§ **Collected material**:
--*--

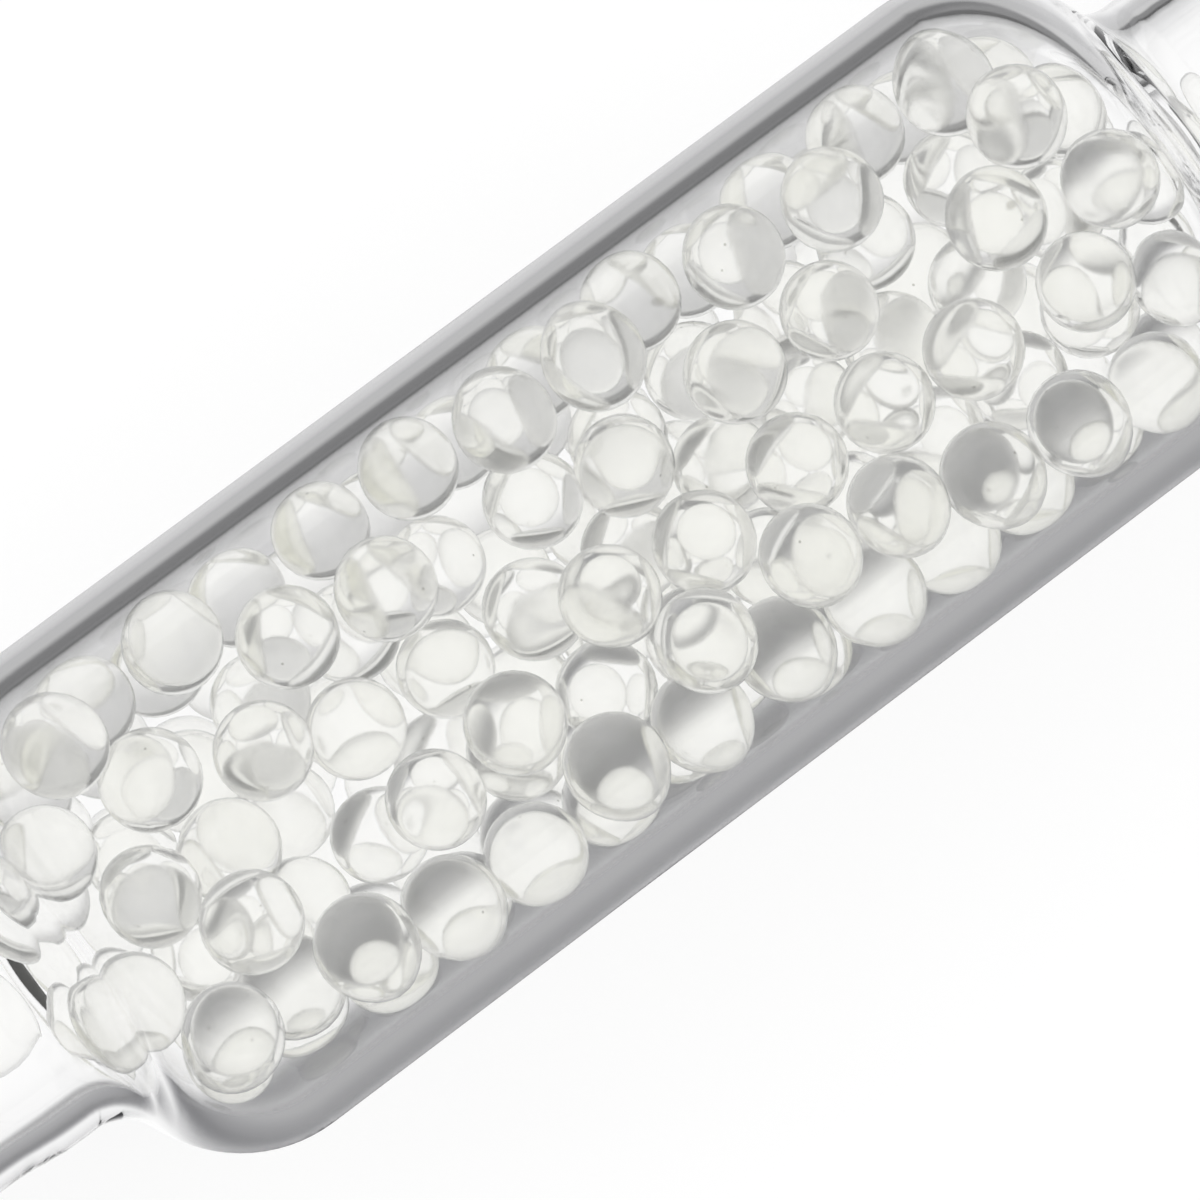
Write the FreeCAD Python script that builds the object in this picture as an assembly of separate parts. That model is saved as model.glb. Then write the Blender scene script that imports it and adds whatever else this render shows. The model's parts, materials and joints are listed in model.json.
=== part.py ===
"""A sealed glass rainstick: three wide chambers in a row, joined by two narrow necks, with
solid glass beads that run from one chamber to the next when the stick is tipped.

Frame: the stick lies along X on the plane Z = 0, its middle over the origin. Millimetres.
"""
import FreeCAD
import Part
import math
import os
import random

# Wide glass tube of the three chambers
tube_diameter = 32.0
tube_wall = 2.0
middle_straight = 63.0
left_straight = 63.0
right_straight = 63.0

# Shoulders, where a wide tube is drawn in to a short stub that meets a neck
shoulder_radius = 8.5
shoulder_angle = 65.0
lip_radius = 1.5
stub_length = 1.0
stub_diameter = 16.8
stub_wall = 2.0

# Necks and the weld rings at their ends
neck_diameter = 16.0
neck_wall = 1.8
neck_length = 20.0
neck_flare_length = 5.0
weld_length = 0.8
weld_bulge = 0.12

# Closed ends: round bottoms, the right one sealed last over the hole that the beads went in by
fill_hole_diameter = 9.0
pip_radius = 1.6
pip_height = 1.0
pip_fillet = 1.6

# Beads
bead_diameter = 6.0
bead_gap = 0.08
packing_share = 0.57
middle_fill = 0.82
left_fill = 0.40
right_fill = 0.28
heap_slope = 24.0
neck_beads = 3
first_neck_bead = 2.1
neck_bead_space = 1.6
runners_per_heap = 3

# Settling of the beads
settle_steps = 150
settle_passes = 3
settle_sink = 0.7
finish_passes = 600
bead_seed = 11

# Worked out from the sizes above
tube_radius = tube_diameter / 2
bore_radius = tube_radius - tube_wall
stub_radius = stub_diameter / 2
stub_bore_radius = stub_radius - stub_wall
neck_radius = neck_diameter / 2
neck_bore_radius = neck_radius - neck_wall
fill_hole_radius = fill_hole_diameter / 2
bead_radius = bead_diameter / 2
bead_pitch = bead_diameter + bead_gap
bead_margin = bead_radius + bead_gap
neck_bead_drop = min(neck_bore_radius, stub_bore_radius) - bead_margin
turn = math.radians(shoulder_angle)
axis_height = tube_radius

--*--

Produce the lines from the top of the listing through the "solid glass beads" line exactly as they appear, with no additional output.

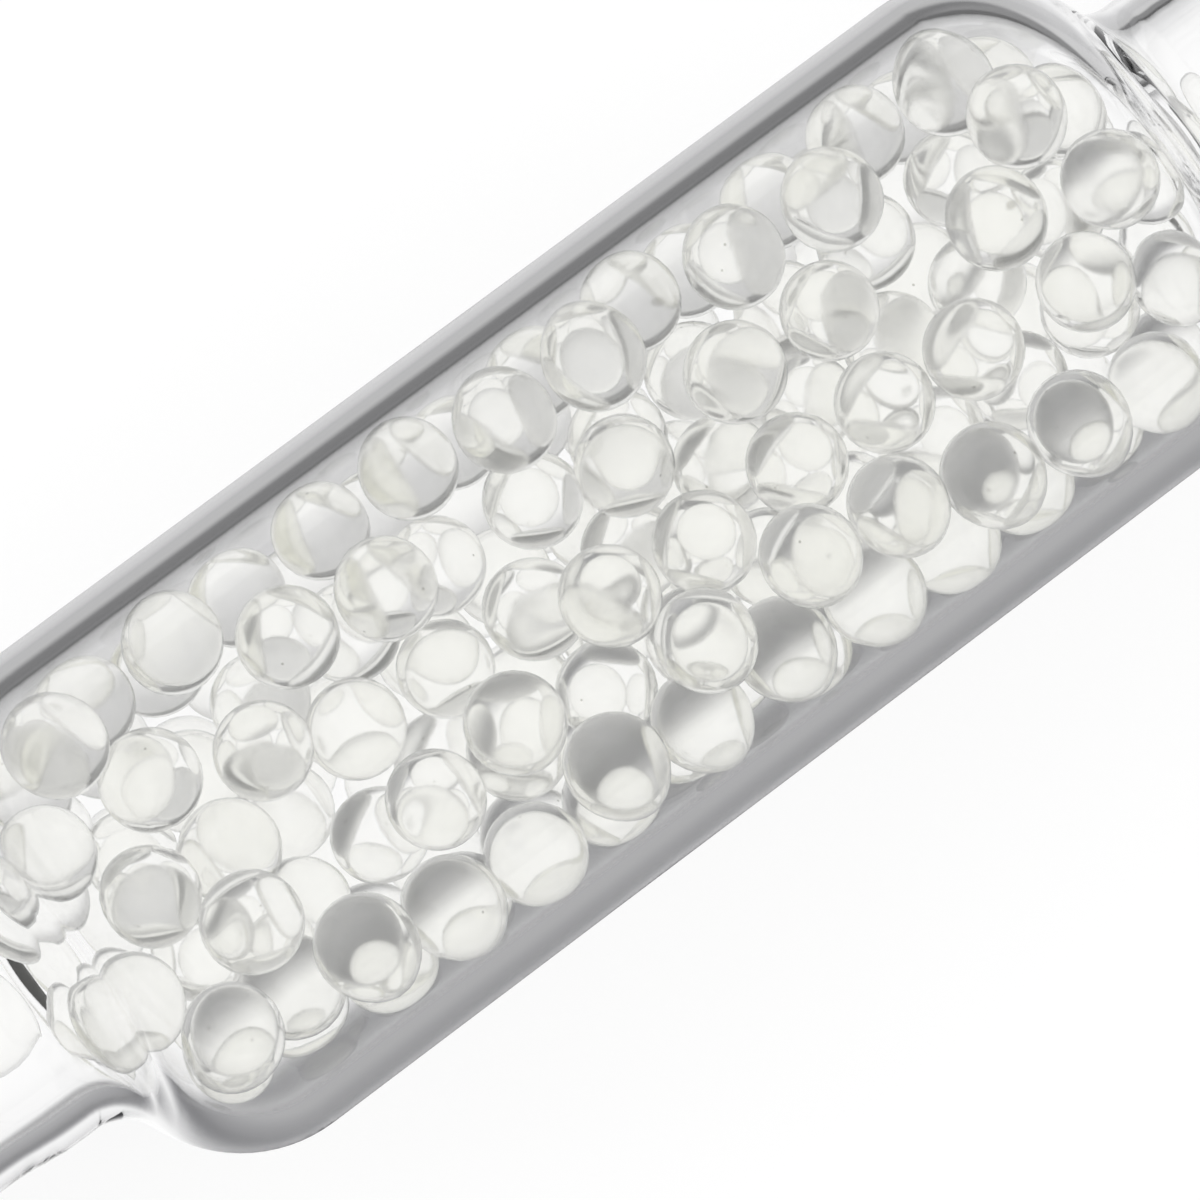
Write the FreeCAD Python script that builds the object in this picture as an assembly of separate parts. That model is saved as model.glb. Then write the Blender scene script that imports it and adds whatever else this render shows. The model's parts, materials and joints are listed in model.json.
=== part.py ===
"""A sealed glass rainstick: three wide chambers in a row, joined by two narrow necks, with
solid glass beads that run from one chamber to the next when the stick is tipped.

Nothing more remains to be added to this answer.